Tuesday's economic calendar featured significant data releases, including ADP Employment, NY Empire State Manufacturing, and the NAHB Housing Index. This week promises further insights from Housing Starts, Building Permits data, and the FOMC Minutes. Each of these indicators could sway investor sentiment and market volatility. Additionally, earnings season is in full swing, with companies like Medtronic, LabCorp, Intercontinental Hotels, Energy Transfer LP, and Coca-Cola Europacific Partners reporting on Tuesday morning.

Signals from Commodities and Bonds

Beyond stocks, other asset classes provided context for Tuesday's market action. Gold prices, traditionally viewed as safe havens, fell to $4,902.30, down 2.85% on the day, while silver experienced a sharper drop at 6.11%. This decline suggests that investors aren't panicking or fleeing to defensive positions despite tech weakness; instead, it appears to be a case of sector rotation and profit-taking.

The 10-year Treasury yield decreased to 4.046%, its lowest level since late November, marking a 1 basis point decline for the day. Such declines often signal falling inflation expectations or reduced growth outlooks, potentially explaining the market's cautious stance.

Key Investor Takeaways

As markets settled into Tuesday's trading, several lessons became apparent. First, holiday-related market closures can lead to sudden shifts as traders react to news and adjust their outlooks. Second, sector rotation remains a prevalent theme, with defensive sectors outperforming tech. Third, economic uncertainty regarding inflation, employment, and potential Fed policy continues to fuel volatility.

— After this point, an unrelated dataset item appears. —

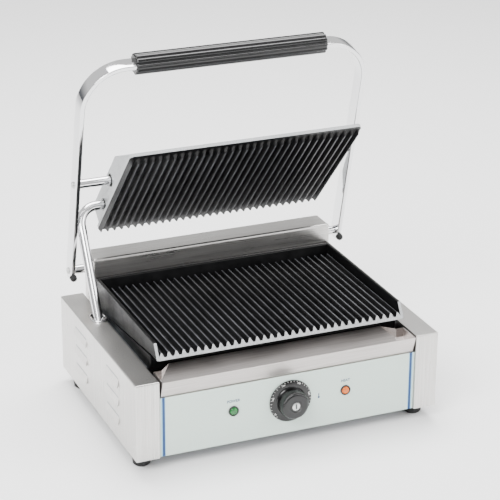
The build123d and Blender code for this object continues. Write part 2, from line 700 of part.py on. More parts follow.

For individual investors, this environment highlights the importance of diversification and vigilance regarding sector-specific trends. The market's ability to reach record Dow highs while the Nasdaq declines emphasizes the necessity of staying informed beyond headline indices. As economic data unfolds this week and earnings season progresses, traders should brace for continued volatility and closely monitor shifts in Fed expectations and earnings quality.